I am SO STOKED that we won this victory in SF!!!! Having lived in the Bay Area for 10 years, Brian and I were often the token straight couple at many parties and get togethers. I couldn't be happier for my gay and lesbian friends. It's a pity the homophobes want to continue to appeal, but the 9th Circuit is also in SF, so I say, "good luck with that."

I work in family law, and let me tell you, the things that are undermining marriages are extramarital affairs and internet porn. You should see those so-called devout christians and their 'dirty laundry'. The things they've done, the people they've done, & their abhorant sexual practices. How they use the kids as pawns in their games. Oh but they go to church on sundays and tithe some ridiculous amount to the church and that somehow absolves them. As if. Then they spout off about how gay marriage undermines the family unit. The hypocrisy is unreal.

Sarcastic Bastard said...

This is a very informative post, PF. Thank you.
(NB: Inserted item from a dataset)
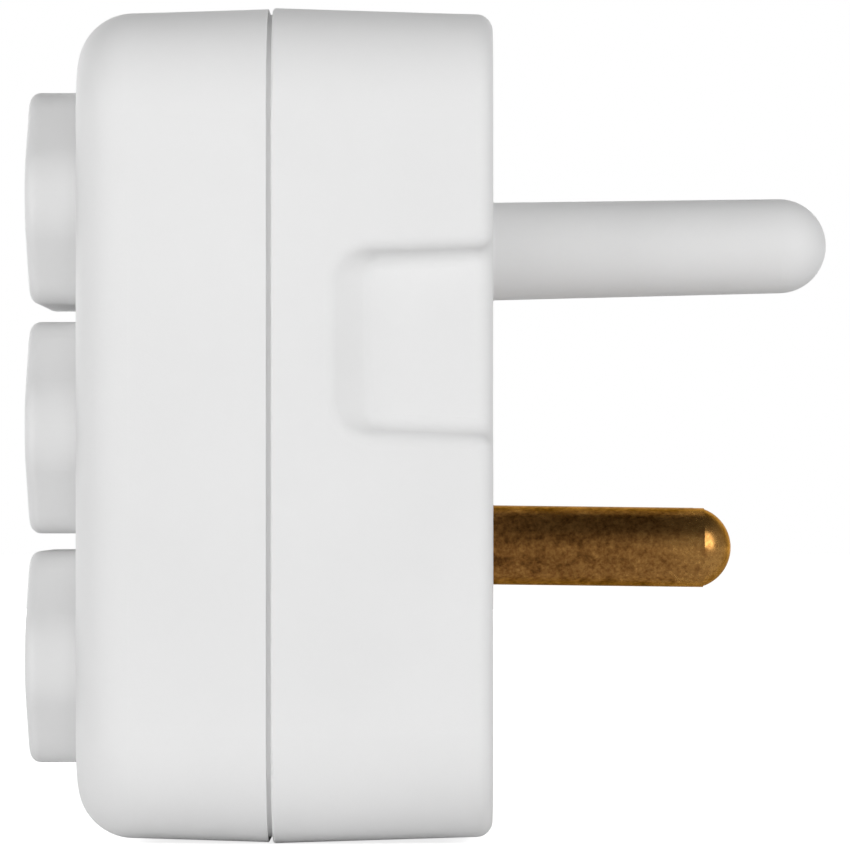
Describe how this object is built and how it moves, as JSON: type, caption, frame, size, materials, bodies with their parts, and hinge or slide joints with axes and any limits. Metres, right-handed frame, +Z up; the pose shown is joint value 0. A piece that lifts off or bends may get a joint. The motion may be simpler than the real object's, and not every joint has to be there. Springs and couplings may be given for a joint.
{
  "type": "multi socket adapter",
  "caption": "Plug-in adapter with a large round-pin wall plug on the back and shuttered two-pin outlets in raised elongated hexagonal collars on the front.",
  "frame": {"origin": "centre of the back face that lies against the wall socket, midway across the width and at half the height of the housing", "axes": "+X out of the back face along the plug pins, Y across the width, +Z up towards the earth pin"},
  "size_m": [0.0732, 0.0552, 0.0754],
  "materials": {
    "housing_plastic": "satin white moulding",
    "carrier_plastic": "matt grey heat-resistant moulding",
    "shutter_plastic": "smooth off-white moulding",
    "pin_brass": "turned, dull and slightly tarnished",
    "strip_brass": "rolled strip",
    "clip_bronze": "rolled spring strip",
    "rivet_brass": "headed",
    "spring_steel": "drawn wire",
    "screw_steel": "bright zinc plate"
  },
  "bodies": {
    "housing": {"front_shell": "housing_plastic", "rear_shell": "housing_plastic", "contact_carrier": "carrier_plastic", "line_pin": "pin_brass", "line_bus": "strip_brass", "line_clip_1": "clip_bronze", "line_clip_2": "clip_bronze", "line_clip_3": "clip_bronze", "line_rivet_1": "rivet_brass", "line_rivet_2": "rivet_brass", "line_rivet_3": "rivet_brass", "neutral_pin": "pin_brass", "neutral_bus": "strip_brass", "neutral_clip_1": "clip_bronze", "neutral_clip_2": "clip_bronze", "neutral_clip_3": "clip_bronze", "neutral_rivet_1": "rivet_brass", "neutral_rivet_2": "rivet_brass", "neutral_rivet_3": "rivet_brass", "shutter_spring_1": "spring_steel", "shutter_spring_2": "spring_steel", "shutter_spring_3": "spring_steel", "case_screw_1": "screw_steel", "case_screw_2": "screw_steel", "case_screw_3": "screw_steel", "case_screw_4": "screw_steel"},
    "shutter_1": {"shutter_1": "shutter_plastic"},
    "shutter_2": {"shutter_2": "shutter_plastic"},
    "shutter_3": {"shutter_3": "shutter_plastic"}
  },
  "joints": [
    {"name": "shutter_1_slide", "type": "slide", "parent": "housing", "child": "shutter_1", "axis": [0, 0, 1], "range_m": [0, 0.0052], "stiffness_N_per_m": 80, "springref_m": -0.004, "deforming": ["shutter_spring_1"]},
    {"name": "shutter_2_slide", "type": "slide", "parent": "housing", "child": "shutter_2", "axis": [0, 0, 1], "range_m": [0, 0.0052], "stiffness_N_per_m": 80, "springref_m": -0.004, "deforming": ["shutter_spring_2"]},
    {"name": "shutter_3_slide", "type": "slide", "parent": "housing", "child": "shutter_3", "axis": [0, 0, 1], "range_m": [0, 0.0052], "stiffness_N_per_m": 80, "springref_m": -0.004, "deforming": ["shutter_spring_3"]}
  ]
}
I am SO HAPPY!

Have a great weekend.

Love,

SB

Petit fleur said...

Jojo,
Thanks for your comments and I totally understand where you're coming from. I get so incensed sometimes that I honestly have to walk away because I cannot think straight NOR compose myself... sigh.


SB,
Yea, I got it from the NPR newsletter or update thingie they have. Thought it was better than anything I had to say! :-P
Thanks for stoppin in.
xoxo

Anonymous said...

Amiable brief and this enter helped me alot in my college assignement. Gratefulness you as your information.

Petit fleur said...

Dear Anonymous,

You can find a lot of good information at your local NPR/PBS website. That's where I got this.

Good luck with your assignment. Glad I could help!